Irak’ı işgal etmek için ileri sürülen tüm argümanların Esad’ın Suriye’si için geçerli olduğu görülmektedir. Burada, ABD Suriye’yi işgal etsin, meşrudur demek istemiyorum. Sadece ABD’nin Suriye konusundaki politikasını anlamaya/anlatmaya çalışıyorum. Şimdi bakalım; 1) Esadlar Yönetimindeki Suriye terörü desteklemiş midir? Evet desteklemiştir. Bu Irak’ta olduğu gibi iddia değil başta PKK ve Hizbullah örneğinde olduğu gibi teröre destek verdiği aşikârdır. Nitekim Suriye zaman zaman teröre destek verdiğini yalanlama ihtiyacı dahi duymamıştır. 2) Suriye Kitle İmha Silahlarına sahip midir? Evet, sahiptir. Nitekim yaklaşık iki yıldır Esad’a karşı yaşanan isyan sürecinde Esad Yönetiminin bazı yetkilileri kullanmayacaklarını söyleseler de kimyasal silahlara sahip olduklarını dile getirdiler. 3) Esad halkına zulmetmek midir? Evet, zulmetmekle de kalmamakta, iki yıldır elindeki tüm imkânları kullanarak halkı katletmektedir. Bu bağlamda, 2003 yılında iç savaş dahi yokken Irak’a demokrasi getirmek(!) için işgali başlatan ABD’nin Suriye sessizliği manidar gözükmektedir.
 
Bugün, ABD’nin iki yıl öncesine göre Suriye konusunda daha geride olduğu rahatlıkla söylenebilir. Peki, tüm argümanları boşa çıkmasına rağmen her türlü tepkiyi göze alarak Irak işgal eden ABD, Suriye konusunda neden geri durmaktadır?
 
El cevap; 1) Suriye’deki muhalif hareket ABD güdümünde ve kontrolünde değildir ve bazı çabalara rağmen bunu sağlayamamıştır. 2) İsrail’in güvenliği konusunda endişeler taşımaktadır. Muhaliflerin İsrail konusundaki tutumundan emin değildir. Suriyeli muhaliflerin İsrail konusundaki yaklaşımından emin olmadıkça ABD'nin muhaliflere destek vermesi zor görünüyor. 3) Irak’ta olduğu gibi yeteri kadar bulaşacak petrol bulunmamaktadır.
 
Bu sebeplerden dolayı, ABD yönetimi son günlerde Suriye’de yaşanan iç savaş konusunda yönetimle muhalif güçlerin bir araya geldiği politik çözümden bahsetmeye başlamıştır.
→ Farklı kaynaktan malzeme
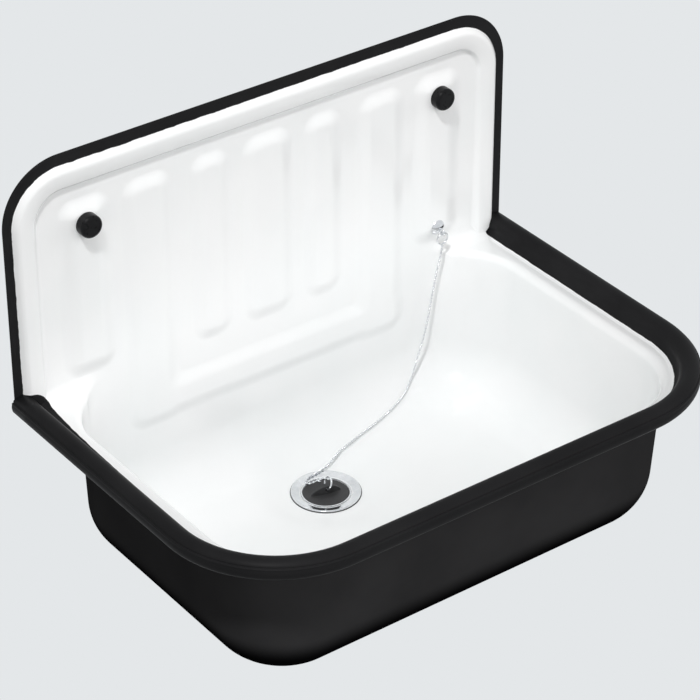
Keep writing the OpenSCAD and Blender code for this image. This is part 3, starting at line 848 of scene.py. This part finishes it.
def rim_profile():
    """The bead's section: inwards and upwards from its middle, anticlockwise from the inner foot."""
    foot_r = RIM_FOOT_FILLET
    foot_z = LEDGE_Z - RIM_Z
    under_z = foot_z - SHEET_T
    foot_x = math.sqrt((RIM_R + foot_r) ** 2 - (foot_z + foot_r) ** 2)
    touch = math.degrees(math.atan2(foot_z + foot_r, foot_x))

    def polar(angle, r):
        t = math.radians(angle)
        return (r * math.cos(t), r * math.sin(t))

    foot_end, foot_count = RIM_FOOT_TURN
    top_end, top_count = RIM_TOP
    points = [(foot_x + RIM_FOOT_START[0], foot_z + RIM_FOOT_START[1])]
    for u, v in (polar(a, foot_r) for a in np.linspace(foot_end, 180 + touch, foot_count)):
        points.append((foot_x + u, foot_z + foot_r + v))
    points += [polar(a, RIM_R) for a in np.linspace(touch, top_end, top_count)[1:]]
    points += [polar(a, r) for a, r in RIM_GROOVE]
    points += [polar(a, RIM_SIDE_R) for a in RIM_SIDE]
    points += [polar(a, RIM_R) for a in np.linspace(*RIM_UNDER)]
    points += [polar(a, r) for a, r in RIM_CURL]
    points.append(RIM_CURL_END)
    points += [(u, under_z) for u in RIM_SOLE]
    return points


def make_rim():
    section = rim_profile()
    line = three_sides()
    lowest_white = LEDGE_Z - RIM_Z - 0.5
    points, white = [], []
    for x, y, nx, ny in line:
        for u, v in section:
            points.append((x + nx * u, y + ny * u, RIM_Z + v))
            may_be_white = v > lowest_white and u > RIM_WHITE_FROM
            white.append(float(paint_line(x, y, u)) if may_be_white else ALL_BLACK)
    rim = mesh_object("rim_bead", points, tube_faces(len(line), len(section)))
    mend_normals(rim)
    mark_white(rim, white)
    rim.data.materials.append(EDGED)
    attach(rim, "root")
    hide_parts("rolled_rim")


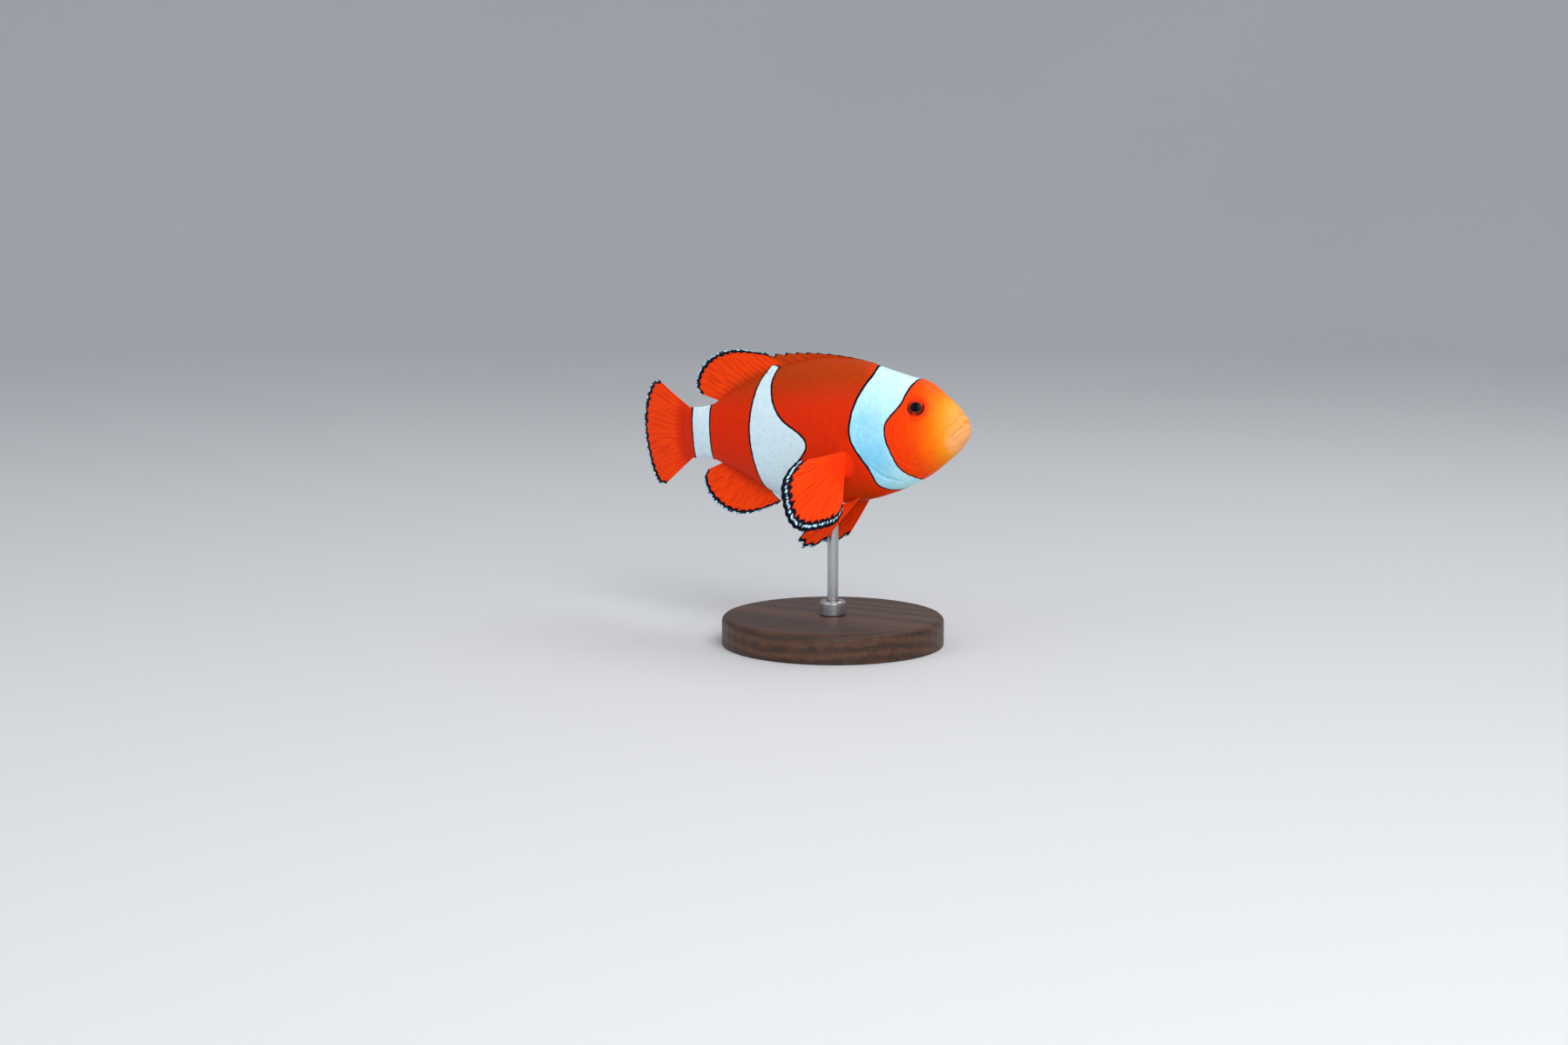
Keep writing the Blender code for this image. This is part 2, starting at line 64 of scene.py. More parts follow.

Fakat iki yıldır ortaya çıkan tabloya bakıldığında Esad’ın başında olduğu yönetimle muhaliflerin ortak bir noktada buluşması imkansız gözükmektedir. Irak’ta hiç kimseyi dinlemeyen ABD’nin şimdi siyasi çözümden/politik uzlaşıdan bahsetmesi çok inandırıcı gelmemektedir. Çıkarlarına uygun gelmediği için muhaliflerle Esad’ı aynı yatağa sokmak istemektedirler.
 
Suriyeli muhalifleri, Esad'ın başında olduğu rejimle barışa zorlamanın, bir kadını tecavüzcüsüyle evlendirmeye kalkışmaktan ne farkı var?